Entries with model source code
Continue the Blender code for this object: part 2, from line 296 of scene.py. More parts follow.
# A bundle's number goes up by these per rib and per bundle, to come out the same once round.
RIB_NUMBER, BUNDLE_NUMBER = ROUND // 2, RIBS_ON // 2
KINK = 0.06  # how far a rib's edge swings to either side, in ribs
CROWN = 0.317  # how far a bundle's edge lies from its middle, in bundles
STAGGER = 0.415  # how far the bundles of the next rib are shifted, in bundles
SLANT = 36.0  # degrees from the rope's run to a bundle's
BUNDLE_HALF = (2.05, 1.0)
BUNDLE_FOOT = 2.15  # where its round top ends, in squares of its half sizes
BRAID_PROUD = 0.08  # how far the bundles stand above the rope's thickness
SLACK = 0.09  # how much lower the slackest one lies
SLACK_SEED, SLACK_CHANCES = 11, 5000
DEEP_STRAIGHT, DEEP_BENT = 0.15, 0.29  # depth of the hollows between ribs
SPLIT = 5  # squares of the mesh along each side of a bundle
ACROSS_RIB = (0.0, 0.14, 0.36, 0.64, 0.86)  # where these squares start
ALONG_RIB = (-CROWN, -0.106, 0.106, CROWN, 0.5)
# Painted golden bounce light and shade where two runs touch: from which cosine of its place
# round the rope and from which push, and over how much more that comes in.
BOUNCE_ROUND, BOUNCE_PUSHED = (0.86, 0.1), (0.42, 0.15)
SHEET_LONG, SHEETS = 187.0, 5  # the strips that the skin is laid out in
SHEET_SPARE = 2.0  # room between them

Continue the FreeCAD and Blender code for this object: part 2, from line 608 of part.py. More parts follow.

- _YOUR GOAL_
Pull every line containing "part" from the data.

- _WORKED ANSWER_
Continue the Blender code for this object: part 2, from line 296 of scene.py. More parts follow.
Continue the FreeCAD and Blender code for this object: part 2, from line 608 of part.py. More parts follow.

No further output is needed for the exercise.